Identify the lines that contain the word "materials", then copy them.

▶ **DATA IN THIS EXERCISE**
● ● ●
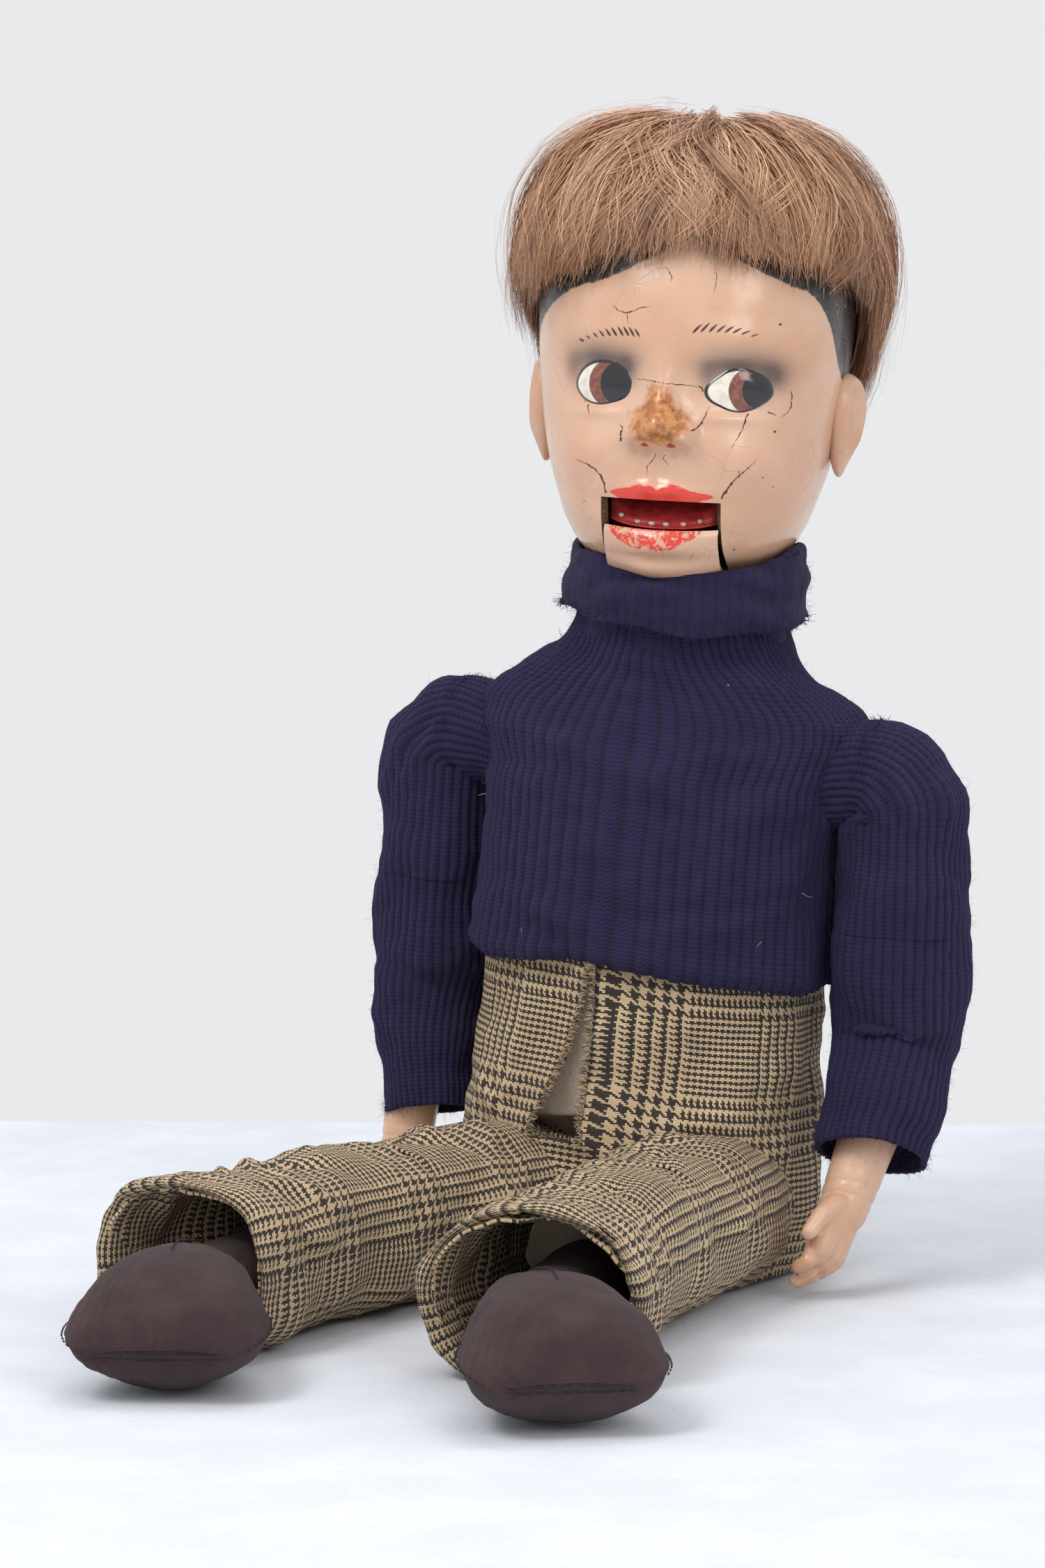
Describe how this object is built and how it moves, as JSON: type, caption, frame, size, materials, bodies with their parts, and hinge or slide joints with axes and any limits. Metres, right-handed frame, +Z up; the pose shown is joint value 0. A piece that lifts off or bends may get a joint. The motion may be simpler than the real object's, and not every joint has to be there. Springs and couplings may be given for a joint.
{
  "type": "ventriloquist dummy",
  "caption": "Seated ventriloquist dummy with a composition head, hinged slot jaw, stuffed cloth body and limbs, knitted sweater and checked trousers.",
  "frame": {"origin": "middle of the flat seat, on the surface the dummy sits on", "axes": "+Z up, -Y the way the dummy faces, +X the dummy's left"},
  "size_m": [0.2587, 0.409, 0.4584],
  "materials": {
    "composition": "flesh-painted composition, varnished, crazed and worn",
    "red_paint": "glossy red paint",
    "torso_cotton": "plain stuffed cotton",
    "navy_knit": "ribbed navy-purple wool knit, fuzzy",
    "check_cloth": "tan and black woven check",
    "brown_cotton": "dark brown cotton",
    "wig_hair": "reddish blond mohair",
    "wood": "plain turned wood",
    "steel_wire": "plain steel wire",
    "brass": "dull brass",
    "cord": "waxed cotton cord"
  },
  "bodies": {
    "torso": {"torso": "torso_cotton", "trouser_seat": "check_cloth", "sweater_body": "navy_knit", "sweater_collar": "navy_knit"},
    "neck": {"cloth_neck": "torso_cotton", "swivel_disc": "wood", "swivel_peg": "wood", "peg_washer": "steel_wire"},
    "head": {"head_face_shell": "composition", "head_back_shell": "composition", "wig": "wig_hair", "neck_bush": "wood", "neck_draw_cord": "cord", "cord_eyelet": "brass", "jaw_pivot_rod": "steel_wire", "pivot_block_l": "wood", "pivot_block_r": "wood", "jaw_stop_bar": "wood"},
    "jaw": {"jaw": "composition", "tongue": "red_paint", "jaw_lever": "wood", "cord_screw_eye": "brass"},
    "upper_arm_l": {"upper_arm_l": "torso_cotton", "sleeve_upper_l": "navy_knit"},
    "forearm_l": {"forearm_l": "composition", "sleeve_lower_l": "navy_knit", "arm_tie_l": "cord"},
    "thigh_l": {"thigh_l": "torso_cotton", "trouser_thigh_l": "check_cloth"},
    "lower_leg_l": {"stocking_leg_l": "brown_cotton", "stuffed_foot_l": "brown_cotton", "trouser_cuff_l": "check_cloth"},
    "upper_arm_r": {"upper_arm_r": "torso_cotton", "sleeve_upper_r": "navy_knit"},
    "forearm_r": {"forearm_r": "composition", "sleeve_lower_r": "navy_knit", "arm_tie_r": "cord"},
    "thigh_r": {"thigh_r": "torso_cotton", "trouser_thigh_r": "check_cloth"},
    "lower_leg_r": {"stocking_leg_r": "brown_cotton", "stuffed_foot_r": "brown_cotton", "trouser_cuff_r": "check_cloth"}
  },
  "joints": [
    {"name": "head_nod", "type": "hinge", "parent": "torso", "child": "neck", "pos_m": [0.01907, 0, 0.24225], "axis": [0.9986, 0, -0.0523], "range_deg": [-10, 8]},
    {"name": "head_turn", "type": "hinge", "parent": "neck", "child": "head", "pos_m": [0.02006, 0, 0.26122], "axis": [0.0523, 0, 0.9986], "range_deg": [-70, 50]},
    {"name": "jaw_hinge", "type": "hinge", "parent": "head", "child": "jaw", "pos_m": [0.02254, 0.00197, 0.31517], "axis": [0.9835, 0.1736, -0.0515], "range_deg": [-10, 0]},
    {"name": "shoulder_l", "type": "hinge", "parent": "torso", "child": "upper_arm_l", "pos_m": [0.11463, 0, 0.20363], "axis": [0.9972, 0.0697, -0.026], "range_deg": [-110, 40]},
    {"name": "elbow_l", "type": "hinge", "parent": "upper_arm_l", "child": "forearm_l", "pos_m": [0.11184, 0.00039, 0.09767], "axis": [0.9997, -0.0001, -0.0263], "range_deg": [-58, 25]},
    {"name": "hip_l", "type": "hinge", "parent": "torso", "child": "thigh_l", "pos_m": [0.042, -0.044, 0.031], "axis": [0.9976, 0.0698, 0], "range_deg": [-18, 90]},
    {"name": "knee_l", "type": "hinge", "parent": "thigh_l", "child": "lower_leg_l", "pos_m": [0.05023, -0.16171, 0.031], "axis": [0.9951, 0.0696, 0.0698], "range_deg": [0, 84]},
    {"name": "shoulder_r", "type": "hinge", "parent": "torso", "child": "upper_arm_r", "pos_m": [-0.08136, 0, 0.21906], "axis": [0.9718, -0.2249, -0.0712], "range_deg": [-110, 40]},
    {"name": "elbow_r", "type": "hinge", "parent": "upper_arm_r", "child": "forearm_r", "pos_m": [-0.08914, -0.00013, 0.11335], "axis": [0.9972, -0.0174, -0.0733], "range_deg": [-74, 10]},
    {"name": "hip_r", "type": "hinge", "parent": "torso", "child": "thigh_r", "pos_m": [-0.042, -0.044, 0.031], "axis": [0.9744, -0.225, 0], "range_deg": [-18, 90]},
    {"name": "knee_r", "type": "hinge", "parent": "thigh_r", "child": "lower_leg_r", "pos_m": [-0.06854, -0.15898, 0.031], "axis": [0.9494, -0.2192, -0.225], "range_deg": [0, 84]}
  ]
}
● ● ●
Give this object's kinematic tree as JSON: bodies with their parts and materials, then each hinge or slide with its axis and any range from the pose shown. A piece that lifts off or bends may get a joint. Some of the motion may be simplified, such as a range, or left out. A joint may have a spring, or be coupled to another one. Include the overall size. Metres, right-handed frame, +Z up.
● ● ●
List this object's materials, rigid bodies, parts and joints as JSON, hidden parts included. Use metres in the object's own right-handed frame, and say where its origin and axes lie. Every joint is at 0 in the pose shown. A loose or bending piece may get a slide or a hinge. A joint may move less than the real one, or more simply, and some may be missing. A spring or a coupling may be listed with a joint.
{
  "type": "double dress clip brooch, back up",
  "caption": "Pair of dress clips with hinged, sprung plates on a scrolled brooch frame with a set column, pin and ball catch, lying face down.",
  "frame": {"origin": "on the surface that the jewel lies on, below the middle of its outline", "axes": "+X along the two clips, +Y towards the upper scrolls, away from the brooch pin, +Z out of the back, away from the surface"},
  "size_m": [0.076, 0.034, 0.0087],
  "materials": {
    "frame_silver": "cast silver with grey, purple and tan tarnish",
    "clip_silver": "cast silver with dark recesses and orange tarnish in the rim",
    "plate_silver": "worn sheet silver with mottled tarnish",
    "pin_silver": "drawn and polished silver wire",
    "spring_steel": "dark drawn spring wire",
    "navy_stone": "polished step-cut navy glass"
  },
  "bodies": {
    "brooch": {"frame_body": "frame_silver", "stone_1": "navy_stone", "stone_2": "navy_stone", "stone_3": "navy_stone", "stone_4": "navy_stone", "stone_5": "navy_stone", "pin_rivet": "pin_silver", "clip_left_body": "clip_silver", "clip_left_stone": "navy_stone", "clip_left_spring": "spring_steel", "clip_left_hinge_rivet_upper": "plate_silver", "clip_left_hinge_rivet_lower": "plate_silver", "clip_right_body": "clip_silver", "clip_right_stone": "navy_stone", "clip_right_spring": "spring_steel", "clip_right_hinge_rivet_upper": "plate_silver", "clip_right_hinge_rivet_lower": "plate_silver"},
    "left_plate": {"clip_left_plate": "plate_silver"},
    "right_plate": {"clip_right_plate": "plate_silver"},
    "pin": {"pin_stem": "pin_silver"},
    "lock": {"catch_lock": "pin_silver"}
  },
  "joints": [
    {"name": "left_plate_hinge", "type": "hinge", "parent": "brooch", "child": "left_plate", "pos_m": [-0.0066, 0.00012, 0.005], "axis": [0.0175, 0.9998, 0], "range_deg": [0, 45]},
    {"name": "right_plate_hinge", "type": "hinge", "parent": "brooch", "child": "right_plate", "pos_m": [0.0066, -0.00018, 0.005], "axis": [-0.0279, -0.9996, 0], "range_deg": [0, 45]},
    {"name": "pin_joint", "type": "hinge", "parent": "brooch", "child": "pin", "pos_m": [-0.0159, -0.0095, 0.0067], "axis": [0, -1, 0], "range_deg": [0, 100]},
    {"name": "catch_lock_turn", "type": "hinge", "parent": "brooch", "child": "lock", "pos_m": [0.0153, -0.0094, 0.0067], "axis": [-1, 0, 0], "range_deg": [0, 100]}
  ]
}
● ● ●
▶ **ANSWER TO THE EXERCISE**
Describe how this object is built and how it moves, as JSON: type, caption, frame, size, materials, bodies with their parts, and hinge or slide joints with axes and any limits. Metres, right-handed frame, +Z up; the pose shown is joint value 0. A piece that lifts off or bends may get a joint. The motion may be simpler than the real object's, and not every joint has to be there. Springs and couplings may be given for a joint.
  "materials": {
Give this object's kinematic tree as JSON: bodies with their parts and materials, then each hinge or slide with its axis and any range from the pose shown. A piece that lifts off or bends may get a joint. Some of the motion may be simplified, such as a range, or left out. A joint may have a spring, or be coupled to another one. Include the overall size. Metres, right-handed frame, +Z up.
List this object's materials, rigid bodies, parts and joints as JSON, hidden parts included. Use metres in the object's own right-handed frame, and say where its origin and axes lie. Every joint is at 0 in the pose shown. A loose or bending piece may get a slide or a hinge. A joint may move less than the real one, or more simply, and some may be missing. A spring or a coupling may be listed with a joint.
  "materials": {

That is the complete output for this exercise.